24. Unlike the other women of her time, Hypatia could move and speak freely among the men. 
Well, unlike women other than Gemina, Amphiclea, Marcella, Sosipatra of Pergamon, Aedesia, St. Theodora, St. Eugenia, and St. Maria the Egyptian.

25. she had endless suitors, 
We know of one example, mentioned by Damascius about two generations after Hypatia’s time. One of her students developed a crush on his teacher and “showed her a token of his love.”  In response, she showed him her menstrual rags, saying “this is what you’re in love with [i.e., her vagina], and it isn’t pretty.” This must have been early in her career, since she was in at least her fifties by the time of her murder.

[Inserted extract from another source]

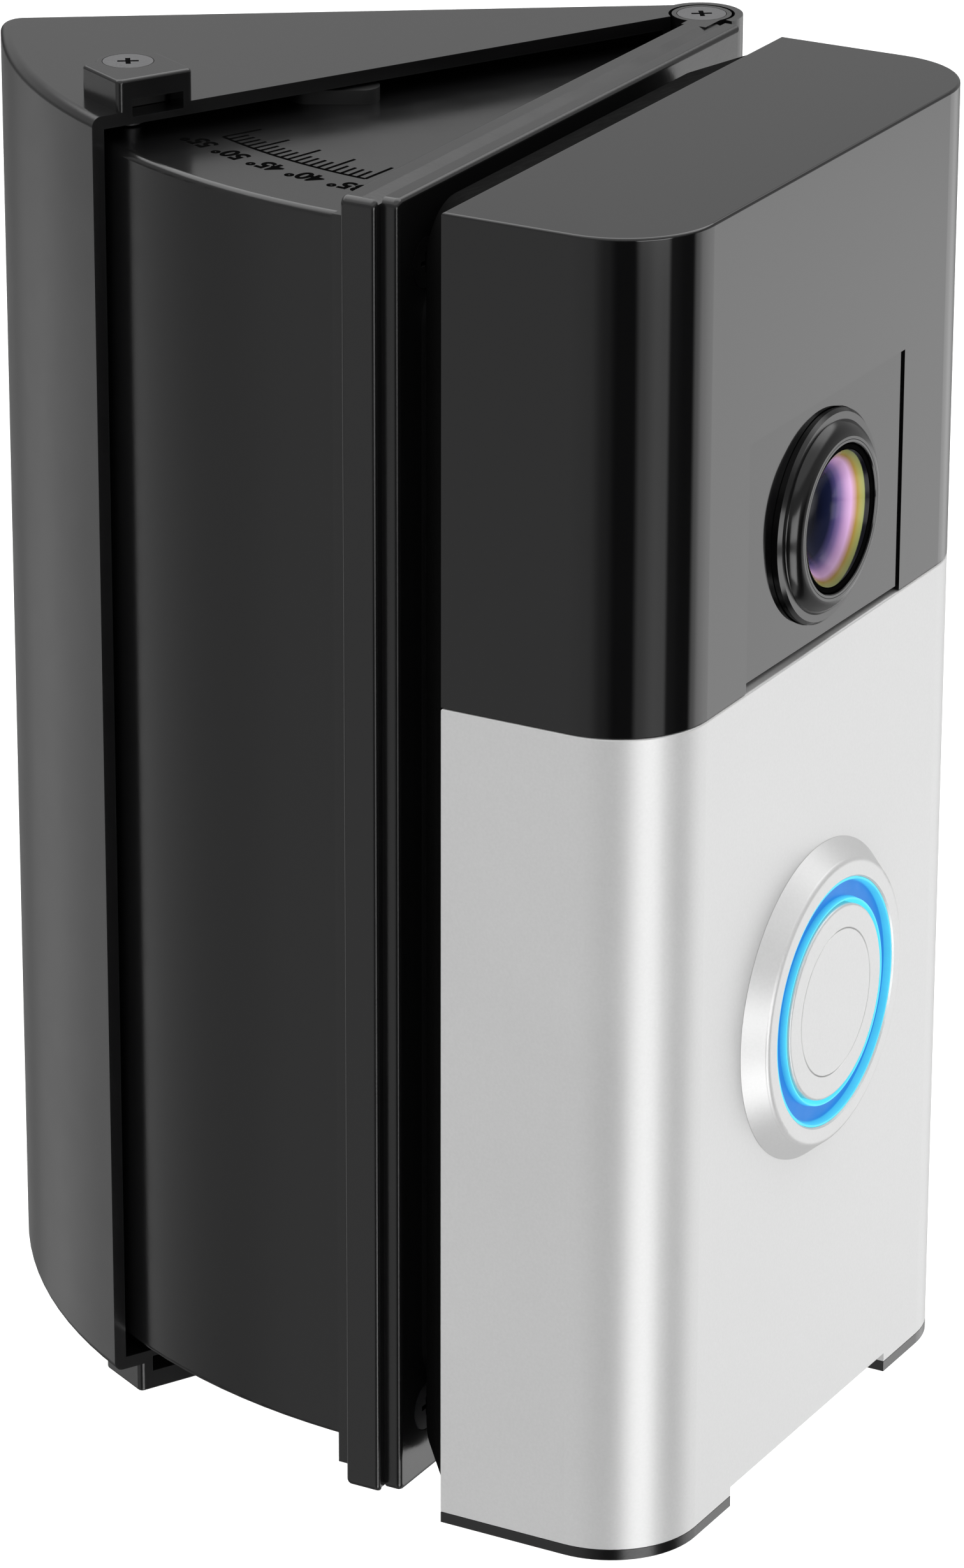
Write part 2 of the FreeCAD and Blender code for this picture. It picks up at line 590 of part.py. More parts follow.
# --- chassis and electronics --------------------------------------------------------------------
def chassis():
    """Front carrier inside the covers."""
    frame = rounded_block((4.4, 57.6), (4.0, 5.2), (3.4, 119.0), 5.0)
    frame = frame.cut(peg(15.6, *LENS_AXIS, (3, 6)))
    frame = frame.cut(peg(13.4, *BUTTON_AXIS, (3, 6)))
    seat = tube(17.2, 15.6, *LENS_AXIS, (4.0, 6.4))
    frame = frame.fuse(seat)
    frame = frame.cut(peg(11.6, 31, 17.5, (3, 6)))
    frame = frame.cut(peg(4.6, 31, 112, (3, 6)))
    return frame.removeSplitter()


def weather_gasket():
    """Seal between the chassis and the rear housing."""
    outside = rounded_block((3, 59), (5.2, 6.0), (3.4, 119.0), 5.0)
    return outside.cut(rounded_block((4.4, 57.6), (5, 7), (4.8, 117.6), 3.6))


def rear_housing():
    """Back shell: a skirt inside the covers, and a tapered back."""
    skirt = rounded_block((2.6, 59.4), (6.0, 21.4), (3.0, 119.4), 5.0)
    back = tapered_back(0.3, 5.0, 1.6)
    body = skirt.fuse(back)
    body = body.cut(rounded_block((4.2, 57.8), (5, 23.9), (4.6, 117.8), 3.6))
    for x, z in board_corners():
        pillar = tube(2.6, 0.95, x, z, (16.2, 24.2))
        body = body.fuse(pillar)
    for x in TERMINALS:
        body = body.cut(peg(1.3, x, TERMINAL_Z, (23, 26)))
    body = body.cut(block((26.8, 35.2), (23, 26), (88.8, 92.2)))
    body = body.cut(post(1.25, 31, 12, (2, 11)))
    for x in (17.0, 45.0):
        body = body.cut(block((x - 3.2, x + 3.2), (23, 26), (106.8, 110.4)))
    return body.removeSplitter()


def tapered_back(inset, side_taper, end_taper):
    """Back of the rear housing, drawn in towards the wall."""
    def outline(y, dx, dz):
        radius = 5.0
        x0, x1, z0, z1 = dx, BELL_WIDTH - dx, dz, BELL_HEIGHT - dz
        k = radius * (1 - math.sqrt(0.5))
        line, arc = Part.makeLine, lambda a, b, c: Part.Arc(a, b, c).toShape()

        def at(x, z):
            return Vector(x, y, z)

        return Part.Wire([
            line(at(x0 + radius, z0), at(x1 - radius, z0)),
            arc(at(x1 - radius, z0), at(x1 - k, z0 + k), at(x1, z0 + radius)),
            line(at(x1, z0 + radius), at(x1, z1 - radius)),
            arc(at(x1, z1 - radius), at(x1 - k, z1 - k), at(x1 - radius, z1)),
            line(at(x1 - radius, z1), at(x0 + radius, z1)),
            arc(at(x0 + radius, z1), at(x0 + k, z1 - k), at(x0, z1 - radius)),
            line(at(x0, z1 - radius), at(x0, z0 + radius)),
            arc(at(x0, z0 + radius), at(x0 + k, z0 + k), at(x0 + radius, z0)),
        ])
    return Part.makeLoft([outline(BELL_SIDE + 0.05, inset, inset), outline(25.4, side_taper, end_taper)],
                         True, True)


def board_corners():
    """Screw places of the main board."""
    return [(x, z) for x in (8.5, 53.5) for z in (9.0, 113.0)]


def main_board():
    """Main circuit board."""
    board = rounded_block((5, 57), (15.0, 16.2), (5.5, 116.5), 3.0)
    for x, z in board_corners():
        board = board.cut(peg(1.3, x, z, (14, 17)))
    return board


def board_parts():
    """Screening can, radio can, connectors and capacitors on the main board."""
    parts = [
        rounded_block((11, 27), (12.9, 15.0), (58, 72), 0.6),
        rounded_block((34, 51), (13.3, 15.0), (57, 69), 0.6),
        block((12, 22), (13.0, 15.0), (100, 105)),
        block((40, 52), (13.0, 15.0), (22, 27)),
    ]
    parts += [peg(2.4, x, 30.0, (10.5, 15.0)) for x in (10.5, 16.5)]
    parts += [block((x, x + 2), (14.2, 15.0), (z, z + 1.2)) for x in (38, 42, 46) for z in (98, 101, 104)]
    return parts


def board_screws():
    """Screws that hold the main board to the rear housing's pillars."""
    screw = pan_screw(2.1, 1.3, 0.9, 6.0)
    return [drive(screw, (x, 15.0, z), (0, -1, 0)) for x, z in board_corners()]


def battery():
    """Flat rechargeable cell behind the main board."""
    return rounded_block((10, 52), (16.6, 22.6), (46, 106), 2.0)


def speaker():
    """Round loudspeaker behind the lower faceplate."""
    return turned([(0, 11.2), (8.0, 11.2), (8.0, 9.2), (11.4, 8.0), (11.4, 5.0), (9.8, 5.0), (9.0, 6.0),
                   ((5.0, 6.6), (3.0, 5.6)), ((1.6, 5.1), (0.2, 5.0)), (0, 5.0)], (31.0, 17.5))


def microphone():
    """Small microphone capsule."""
    return peg(2.0, 47.0, 66.0, (2.4, 3.9))


def motion_sensor():
    """Heat sensor behind the dark cover, above the camera."""
    return turned([(0, 2.3), (3.4, 2.3), (3.4, 5.6), (4.4, 5.6), (4.4, 6.4), (0, 6.4)], (31.0, 112.0))


def terminal_screws():
    """The two screws that the chime wires fasten to."""
    screw = pan_screw(2.5, 1.3, M25_SHANK, 2.6)
    return [drive(screw, (x, 25.4, TERMINAL_Z), (0, 1, 0)) for x in TERMINALS]


def terminal_block():
    """Threaded brass strips under the terminal screws."""
    strips = []
    for x in TERMINALS:
        strip = block((x - 3.5, x + 3.5), (22.7, 23.9), (TERMINAL_Z - 3.5, TERMINAL_Z + 3.5))
        strips.append(strip.cut(peg(M25_SHANK + FIT / 2, x, TERMINAL_Z, (22, 25))))
    return strips


def charge_port():
    """Charging socket in the rear housing."""
    shell = rounded_block((27, 35), (22.7, 25.3), (89, 92), 0.7)
    shell = shell.cut(block((27.5, 34.5), (23.4, 26), (89.5, 91.5)))
    return shell.fuse(block((28.4, 33.6), (23.2, 24.9), (90.2, 90.8)))


def mounting_bracket():
    """Bracket between the rear housing and the doorbell plate, with two hooks."""
    bracket = rounded_block((7, 55), (25.4, BELL_BACK), (8, 114), 5.0)
    bracket = bracket.cut(rounded_block((16, 46), (25, 28), (28, 98), 4.0))
    for place in bracket_screw_places():
        bracket = bracket.cut(drive(countersink(M25_HEAD, M25_SHANK, 3.0), place, (0, -1, 0)))
    for x in (17.0, 45.0):
        bracket = bracket.fuse([block((x - 3, x + 3), (24.0, 25.4), (107.0, 108.4)),
                                block((x - 3, x + 3), (24.0, 24.6), (107.0, 110.2))])
    return bracket.removeSplitter()


def bracket_screws():
    """Screws from the bracket into the doorbell plate."""
    screw = countersunk_screw(M25_HEAD, M25_SHANK, 3.1)
    return [drive(screw, place, (0, -1, 0)) for place in bracket_screw_places()]


# --- nodes --------------------------------------------------------------------------------------
WALL_NODES = {
    "wall_housing": wall_housing,
    "lock_screws": lock_screws,
    "lock_nuts": lock_nuts,
    "hinge_screws": hinge_screws,
}
PLATE_NODES = {
    "swing_housing": swing_housing,
    "glide_pads": glide_pads,
    "doorbell_plate": doorbell_plate,
    "plate_screws": plate_screws,
}
BELL_NODES = {
    "mounting_bracket": mounting_bracket,
    "bracket_screws": bracket_screws,
    "rear_housing": rear_housing,
    "upper_cover": upper_cover,
    "faceplate": faceplate,
    "bottom_trim": bottom_trim,
    "security_screw": security_screw,
    "lens_bezel": lens_bezel,
    "lens_trim_ring": lens_trim_ring,
    "lens_barrel": lens_barrel,
    "front_lens": front_lens,
    "rear_lens": rear_lens,
    "image_sensor_board": image_sensor_board,
    "camera_flex": camera_flex,
    "ir_leds": ir_leds,
    "ir_led_board": ir_led_board,
    "button_bezel": button_bezel,
    "light_ring": light_ring,
    "button_cap": button_cap,
    "button_guide": button_guide,
    "return_pad": return_pad,
    "ring_lamps": ring_lamps,
    "press_switch": press_switch,
    "chassis": chassis,
    "weather_gasket": weather_gasket,
    "main_board": main_board,
    "board_parts": board_parts,
    "board_screws": board_screws,
    "battery": battery,
    "speaker": speaker,
    "microphone": microphone,
    "motion_sensor": motion_sensor,
    "terminal_screws": terminal_screws,
    "terminal_block": terminal_block,
    "charge_port": charge_port,
}


def export(nodes, place):
    """Writes one STEP file per node."""
    for name, make in nodes.items():
        made = make()
        solids = [solid for piece in (made if isinstance(made, list) else [made]) for solid in piece.Solids]
        placed = [place(solid) for solid in solids]
        shape = placed[0] if len(placed) == 1 else Part.makeCompound(placed)
        shape.exportStep("parts/" + name + ".step")
        print(name, len(placed), "valid" if shape.isValid() else "INVALID", round(shape.Volume, 1))


os.makedirs("parts", exist_ok=True)
export(WALL_NODES, lambda shape: shape)
export(PLATE_NODES, from_plate)
export(BELL_NODES, from_bell)
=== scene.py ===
"""Looks for a video doorbell on an adjustable angle mount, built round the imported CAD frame."""
import json
import math

import bmesh
import bpy
from mathutils import Matrix, Vector


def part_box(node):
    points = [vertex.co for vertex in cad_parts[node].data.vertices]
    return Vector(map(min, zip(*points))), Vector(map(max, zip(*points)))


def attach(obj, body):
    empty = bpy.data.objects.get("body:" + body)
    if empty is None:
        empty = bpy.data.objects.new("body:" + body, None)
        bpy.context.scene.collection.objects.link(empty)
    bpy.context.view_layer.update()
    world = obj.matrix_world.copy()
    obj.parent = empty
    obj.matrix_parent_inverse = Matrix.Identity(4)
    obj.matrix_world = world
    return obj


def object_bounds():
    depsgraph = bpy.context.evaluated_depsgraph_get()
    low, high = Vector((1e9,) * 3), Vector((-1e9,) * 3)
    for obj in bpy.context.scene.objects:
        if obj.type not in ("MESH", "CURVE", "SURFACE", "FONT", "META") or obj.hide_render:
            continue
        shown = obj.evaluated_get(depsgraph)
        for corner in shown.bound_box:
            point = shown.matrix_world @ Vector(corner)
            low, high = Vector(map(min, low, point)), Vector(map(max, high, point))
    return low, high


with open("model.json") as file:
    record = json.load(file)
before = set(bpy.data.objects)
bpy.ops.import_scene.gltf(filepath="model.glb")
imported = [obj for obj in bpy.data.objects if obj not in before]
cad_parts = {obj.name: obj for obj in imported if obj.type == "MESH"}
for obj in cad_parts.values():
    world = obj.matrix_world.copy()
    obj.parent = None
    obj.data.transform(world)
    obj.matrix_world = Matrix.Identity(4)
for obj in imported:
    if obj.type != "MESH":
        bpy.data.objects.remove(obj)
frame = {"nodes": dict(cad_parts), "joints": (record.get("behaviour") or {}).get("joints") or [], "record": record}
cad_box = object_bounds()
nodes = frame["nodes"]

MM = 0.001

# --- places read from the frame -----------------------------------------------------------------
joints = {joint["name"]: joint for joint in frame["joints"]}
HINGE = Vector(joints["angle_hinge"]["pos_m"])
INWARD = Vector(joints["button_press"]["axis"]).normalized()   # from the doorbell's front to its back
UP = Vector((0, 0, 1))
SIDEWAYS = INWARD.cross(UP)                                    # along the doorbell's front, to the hinge


def middle(node):
    """Centre of a CAD node's box."""
    low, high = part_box(node)
    return (Vector(low) + Vector(high)) / 2


# --- shading helpers ----------------------------------------------------------------------------
class Shading:
    """A node tree and a few short ways to fill it."""

    def __init__(self, tree):
        self.tree = tree

    def node(self, kind, settings=(), **inputs):
        """Makes a node. Inputs go by name, or by number as i0, i1 and so on."""
        made = self.tree.nodes.new(kind)
        for name, value in dict(settings).items():
            setattr(made, name, value)
        for name, value in inputs.items():
            numbered = name[0] == "i" and name[1:].isdigit()
            socket = made.inputs[int(name[1:]) if numbered else name.replace("_", " ")]
            if isinstance(value, bpy.types.NodeSocket):
                self.tree.links.new(value, socket)
            else:
                socket.default_value = value
        return made

    def math(self, operation, a, b=0.0):
        return self.node("ShaderNodeMath", {"operation": operation}, i0=a, i1=b).outputs[0]

    def vector(self, operation, a, b=(0, 0, 0)):
        return self.node("ShaderNodeVectorMath", {"operation": operation}, i0=a, i1=b)

    def remap(self, value, low, high, out_low=0.0, out_high=1.0, smooth=False):
        shape = {"interpolation_type": "SMOOTHSTEP" if smooth else "LINEAR"}
        made = self.node("ShaderNodeMapRange", shape, Value=value, From_Min=low, From_Max=high,
                         To_Min=out_low, To_Max=out_high)
        return made.outputs["Result"]

    def window(self, value, low, high, soft):
        """1 between low and high, falling to 0 over the soft distance outside."""
        rise = self.remap(value, low - soft, low, 0.0, 1.0, smooth=True)
        fall = self.remap(value, high, high + soft, 1.0, 0.0, smooth=True)
        return self.math("MULTIPLY", rise, fall)

    def blend(self, factor, a, b):
        """Colour a where the factor is 0, colour b where it is 1."""
        return self.node("ShaderNodeMix", {"data_type": "RGBA"}, i0=factor, i6=a, i7=b).outputs[2]

    def ramp(self, value, stops, interpolation="LINEAR"):
        made = self.node("ShaderNodeValToRGB", i0=value)
        made.color_ramp.interpolation = interpolation
        elements = made.color_ramp.elements
        while len(elements) < len(stops):
            elements.new(0.5)
        for element, (position, color) in zip(elements, stops):
            element.position = position
            element.color = (*color[:3], 1.0)
        return made.outputs["Color"]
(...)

26. the thing is that she never really wanted to get married. Hypatia was a strong independent woman. As a kind of Vestal Virgin for Truth, she would not be pressured into expecting and nursing children. 

Neoplatonists as a rule disdained physical relations. Plotinus had taught that a man is a soul trapped in matter and matter was icky. Sex was dirty. This had no relation to being “a strong, independent woman,” or pressure to give birth and nurse children. It was simply Neoplatonic anti-materialism.